Eğer bir kişide spina bifida hastalığı varsa, doğumundan önce omuriliğinin gelişimi sırasında bir şeyler ters gitmiş demektir. Genel anlamda omurilik, sinirlerden meydana gelmiş kapalı bir tüptür. Bu sinirler  kaslarınızdaki sinirlere beyninizden gelen emirleri ileterek kasların hareket etmesini sağlar. Aynı zamanda bu sinirler hissetmemizi de sağlar. Bebek, spina bifidalı doğmuşsa omurilik denen bu tüp kapanmamış demektir. Bu nedenle, omuriliği örten omurga ve deri de kapanmamış demektir. Bebek, sırtında bir açıklıkla doğmuştur ve sinirlerinden emirlerin geçmesinde bir güçlük vardır.  Sinirlerle beyin arasında düzgün bir bağlantı olmadığı zaman da, değişik derecelerde felçler (hareket etme ve hissetme kaybı veya yetersizliği) ortaya çıkar.

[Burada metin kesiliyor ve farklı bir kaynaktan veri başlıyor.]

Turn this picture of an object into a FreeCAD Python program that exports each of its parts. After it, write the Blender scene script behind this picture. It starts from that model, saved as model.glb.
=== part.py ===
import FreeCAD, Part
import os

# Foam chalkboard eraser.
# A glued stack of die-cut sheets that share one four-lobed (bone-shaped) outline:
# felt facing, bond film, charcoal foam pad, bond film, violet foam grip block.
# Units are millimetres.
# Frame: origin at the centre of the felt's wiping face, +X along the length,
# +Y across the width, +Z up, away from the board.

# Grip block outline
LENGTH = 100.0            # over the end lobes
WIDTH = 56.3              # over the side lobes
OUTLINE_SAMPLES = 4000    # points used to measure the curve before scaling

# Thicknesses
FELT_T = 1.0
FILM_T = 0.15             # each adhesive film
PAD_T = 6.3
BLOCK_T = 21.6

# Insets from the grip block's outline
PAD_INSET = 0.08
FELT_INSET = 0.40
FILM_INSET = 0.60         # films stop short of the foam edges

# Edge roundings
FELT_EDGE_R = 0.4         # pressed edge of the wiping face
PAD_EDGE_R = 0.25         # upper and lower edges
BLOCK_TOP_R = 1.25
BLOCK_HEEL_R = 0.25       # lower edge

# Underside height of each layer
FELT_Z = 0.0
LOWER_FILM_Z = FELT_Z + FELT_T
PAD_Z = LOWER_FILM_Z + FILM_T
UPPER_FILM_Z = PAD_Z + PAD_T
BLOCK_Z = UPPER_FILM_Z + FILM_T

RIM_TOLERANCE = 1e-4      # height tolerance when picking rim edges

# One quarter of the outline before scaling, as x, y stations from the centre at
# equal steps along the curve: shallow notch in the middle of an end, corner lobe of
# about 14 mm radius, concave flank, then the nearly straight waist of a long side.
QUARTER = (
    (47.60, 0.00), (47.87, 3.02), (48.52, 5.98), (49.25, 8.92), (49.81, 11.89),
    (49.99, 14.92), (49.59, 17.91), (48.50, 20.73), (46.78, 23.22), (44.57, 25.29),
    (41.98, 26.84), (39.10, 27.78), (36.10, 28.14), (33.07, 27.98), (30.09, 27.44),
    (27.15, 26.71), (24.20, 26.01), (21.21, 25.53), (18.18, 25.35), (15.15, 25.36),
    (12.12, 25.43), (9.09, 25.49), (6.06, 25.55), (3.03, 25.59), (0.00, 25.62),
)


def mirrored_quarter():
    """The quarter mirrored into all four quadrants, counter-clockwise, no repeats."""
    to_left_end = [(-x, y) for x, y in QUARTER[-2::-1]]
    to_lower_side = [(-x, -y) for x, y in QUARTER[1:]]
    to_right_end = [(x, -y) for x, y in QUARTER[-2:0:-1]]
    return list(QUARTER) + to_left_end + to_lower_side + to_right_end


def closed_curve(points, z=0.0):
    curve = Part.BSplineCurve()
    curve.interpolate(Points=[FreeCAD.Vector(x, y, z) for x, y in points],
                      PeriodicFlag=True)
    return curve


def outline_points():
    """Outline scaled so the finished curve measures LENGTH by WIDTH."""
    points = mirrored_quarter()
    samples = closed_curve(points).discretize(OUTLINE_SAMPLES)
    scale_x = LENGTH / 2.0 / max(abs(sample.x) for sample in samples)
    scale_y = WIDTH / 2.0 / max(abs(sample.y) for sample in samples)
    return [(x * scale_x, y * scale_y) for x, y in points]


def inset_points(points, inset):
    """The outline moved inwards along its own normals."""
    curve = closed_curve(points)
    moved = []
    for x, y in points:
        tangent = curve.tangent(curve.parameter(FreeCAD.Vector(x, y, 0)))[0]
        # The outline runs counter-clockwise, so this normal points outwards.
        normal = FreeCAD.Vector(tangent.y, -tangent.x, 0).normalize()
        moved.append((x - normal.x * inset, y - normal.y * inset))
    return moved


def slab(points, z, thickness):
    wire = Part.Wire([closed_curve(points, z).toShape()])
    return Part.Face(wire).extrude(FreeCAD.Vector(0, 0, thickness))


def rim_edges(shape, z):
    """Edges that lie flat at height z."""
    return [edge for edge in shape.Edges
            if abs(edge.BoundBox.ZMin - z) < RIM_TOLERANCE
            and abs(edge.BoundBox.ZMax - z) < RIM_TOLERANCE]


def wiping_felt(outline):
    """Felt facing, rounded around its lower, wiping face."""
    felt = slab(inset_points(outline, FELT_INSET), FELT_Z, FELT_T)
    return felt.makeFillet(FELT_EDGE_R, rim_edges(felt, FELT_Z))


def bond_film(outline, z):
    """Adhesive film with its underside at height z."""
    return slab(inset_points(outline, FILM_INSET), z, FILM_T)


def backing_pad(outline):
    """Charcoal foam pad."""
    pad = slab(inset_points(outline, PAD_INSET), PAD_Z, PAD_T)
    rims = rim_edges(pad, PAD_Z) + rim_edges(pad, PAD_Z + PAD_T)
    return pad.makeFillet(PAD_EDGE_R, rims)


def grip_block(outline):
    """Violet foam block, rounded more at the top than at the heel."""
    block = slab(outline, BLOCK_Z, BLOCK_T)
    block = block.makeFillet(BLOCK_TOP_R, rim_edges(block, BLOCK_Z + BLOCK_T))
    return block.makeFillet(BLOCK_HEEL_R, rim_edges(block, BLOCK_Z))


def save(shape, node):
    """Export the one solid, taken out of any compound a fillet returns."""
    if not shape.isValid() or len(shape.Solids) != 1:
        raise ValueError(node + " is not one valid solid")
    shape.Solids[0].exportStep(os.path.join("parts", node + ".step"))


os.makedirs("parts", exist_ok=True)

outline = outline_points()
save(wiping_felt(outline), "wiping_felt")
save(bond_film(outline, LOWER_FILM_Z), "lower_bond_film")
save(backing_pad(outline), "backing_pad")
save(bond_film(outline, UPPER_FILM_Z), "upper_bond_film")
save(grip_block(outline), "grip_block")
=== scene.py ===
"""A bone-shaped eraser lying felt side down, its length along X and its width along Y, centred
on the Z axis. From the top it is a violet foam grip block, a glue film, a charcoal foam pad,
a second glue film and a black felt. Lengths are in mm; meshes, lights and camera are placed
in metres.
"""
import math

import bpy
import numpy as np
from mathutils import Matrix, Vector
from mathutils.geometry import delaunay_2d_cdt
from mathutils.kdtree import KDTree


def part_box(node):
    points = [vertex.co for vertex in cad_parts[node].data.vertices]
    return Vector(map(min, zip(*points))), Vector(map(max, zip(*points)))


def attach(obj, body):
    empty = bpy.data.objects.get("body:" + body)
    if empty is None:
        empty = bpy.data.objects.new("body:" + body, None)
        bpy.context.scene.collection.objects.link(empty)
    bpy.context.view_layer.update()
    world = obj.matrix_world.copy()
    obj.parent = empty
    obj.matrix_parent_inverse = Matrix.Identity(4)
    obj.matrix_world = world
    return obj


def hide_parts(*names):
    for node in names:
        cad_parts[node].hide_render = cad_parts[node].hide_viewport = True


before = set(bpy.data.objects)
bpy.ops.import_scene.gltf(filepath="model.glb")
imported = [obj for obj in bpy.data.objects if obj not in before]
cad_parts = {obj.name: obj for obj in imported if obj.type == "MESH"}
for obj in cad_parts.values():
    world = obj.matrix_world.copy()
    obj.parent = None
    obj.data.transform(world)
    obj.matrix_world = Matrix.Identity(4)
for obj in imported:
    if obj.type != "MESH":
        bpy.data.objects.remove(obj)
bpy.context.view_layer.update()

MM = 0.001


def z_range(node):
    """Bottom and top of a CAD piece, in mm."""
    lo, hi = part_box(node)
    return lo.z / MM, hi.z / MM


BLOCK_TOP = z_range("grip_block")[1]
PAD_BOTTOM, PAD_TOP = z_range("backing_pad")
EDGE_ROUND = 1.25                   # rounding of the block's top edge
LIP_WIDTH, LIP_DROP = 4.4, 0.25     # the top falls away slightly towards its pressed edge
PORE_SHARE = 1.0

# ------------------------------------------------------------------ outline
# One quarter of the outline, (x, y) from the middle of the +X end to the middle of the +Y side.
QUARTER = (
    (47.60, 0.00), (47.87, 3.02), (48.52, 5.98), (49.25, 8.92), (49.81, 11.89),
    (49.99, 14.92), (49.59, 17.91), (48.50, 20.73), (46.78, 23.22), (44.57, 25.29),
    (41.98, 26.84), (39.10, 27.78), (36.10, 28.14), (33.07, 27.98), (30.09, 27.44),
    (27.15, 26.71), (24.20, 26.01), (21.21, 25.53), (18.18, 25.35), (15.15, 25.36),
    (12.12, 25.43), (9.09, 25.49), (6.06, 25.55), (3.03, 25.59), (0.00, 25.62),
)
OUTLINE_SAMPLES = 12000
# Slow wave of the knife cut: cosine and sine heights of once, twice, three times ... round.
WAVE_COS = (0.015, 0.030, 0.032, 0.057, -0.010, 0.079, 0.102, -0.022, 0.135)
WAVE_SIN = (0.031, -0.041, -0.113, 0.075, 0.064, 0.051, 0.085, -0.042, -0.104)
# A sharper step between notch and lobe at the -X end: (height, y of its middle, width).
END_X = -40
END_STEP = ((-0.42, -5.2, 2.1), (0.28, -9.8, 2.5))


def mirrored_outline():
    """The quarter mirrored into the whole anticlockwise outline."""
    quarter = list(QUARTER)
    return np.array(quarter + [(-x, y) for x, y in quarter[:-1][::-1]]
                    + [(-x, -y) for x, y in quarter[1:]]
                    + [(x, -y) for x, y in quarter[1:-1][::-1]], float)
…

Spina Bifida (Omurilik Açıklığı) Hastalığı

Hangi sinirlerin etkileneceği, sırttaki açıklığın bulunduğu yere bağlıdır. Sırttaki açıklık ne kadar yukarıda ise daha çok sayıda sinir etkilenmiş ve daha ağır bir felç durumu var demektir. Bu nedenle spina bifidalı bazı kişiler hiç veya pek az cihaz kullanırken bazıları tekerlekli sandalye kullanma durumunda kalmaktadır. Etkilenen kaslar yalnız hareket etmeyi sağlayan kaslar olmayıp idrar ve dışkı kontrolünü sağlayan kaslar da birçok hastada olaya katılır.

Spina bifidalı hastaları %85’inden fazlasında hidrosefali de görülür. Hidrosefali, beyin ve omurilikte düzenli olarak dolaşan sıvının bu dolaşımının bozulması sonucu aşırı miktarda artması ve beyin içindeki boşluklarda yüksek basınca yol açmasıdır. Bebeklerde kafa kemikleri henüz tam sertleşmemiş olduğundan baş büyüyerek bu basıncı düşürmeye çalışır. Ancak erken dönemde tedavi edilmez ise beyin hasar görür. Hidrosefali gelişmesi ve beynin hasar görmesi zamanında tedavi edilerek önlenebilirse spina bifidalı çocukların zekaları normalden farklı olmaz.

Günümüzde spina bifida’nın nedeni tam olarak bilinmiyor ancak folik asit eksikliğinin önemli rol oynadığın tahmin ediliyor.  Avrupa ülkelerinde bu konudaki bilinçlenme nedeniyle hastalığın görülme oranı çok daha düşük

Eğer annede yeterince folik asid yoksa bebeğin omurilik tüpü  uygun bir şekilde kapanmayabilir. Folik asid dışındaki bazı vitamin ve minerallerin de rolü olduğu düşünülmektedir. Bilinen başka bir husus da spina bifidanın kalıtımsal bazı nedenlere bağlı olarak meydana gelebileceğidir; çünkü,  bazı ailelerde spina bifida  daha sık görülmektedir. Sara nöbetlerini önlemek için annenin kullandığı bir ilacın (valproik asid) spina bifidaya neden olduğu bilinmektedir. Bugün için bilinmeyen pek çok sayıda başka nedenlerin de etkili olabileceği düşünülmektedir.

Spina bifida gebeliğin çok erken safhalarında, anne karnındaki yaşamın önceki hayatın 3. haftasında  oluşur. Bu nedenle spina bifida için doğuştan olma bir bozukluk denmektedir. Hayatın ileri bir safhasında, örneğin trafik kazası sonucu meydana gelen omurilik hasarından farklıdır. Herhangi bir çift spina bifida ile doğan bir çocuğa sahip olabilir. Dünyada 10 milyon spina bifidalı  hastalığı vardır.

Yukarıda detaylarıyla görüldüğü gibi, evrimcilerin kuyruk iddiası tamamem aldatmacadır. Beldeki omurilik hastalığını evrim gibi göstermeleri, bilimi kendi teorilerine göre uyarladıklarını gösterir. Ayrıca omuriliğin embriyo aşamasında apoptozis (kontrollü hücre ölümü) ile kuyruk sokumu yapımında, yıkımı gerçekleştiren DNA’nın mutasyonla zarar görmesiyle omurilik kemiğinin devamı olan kuyruk sokumu, fazla uzar, bu fazlalık belde çıkıntı oluşturur. Bu çıkıntı mutasyonun DNA’ya verdiği zarar olarak ortaya çıkar. Görüldüğü gibi bu hastalığında kuyrukla bir alakası yoktur. Bilimsel araştırmalar evrim teorisinin iddialarını çöp iddialardan oluşan bir  birikintiye çevirmiştir.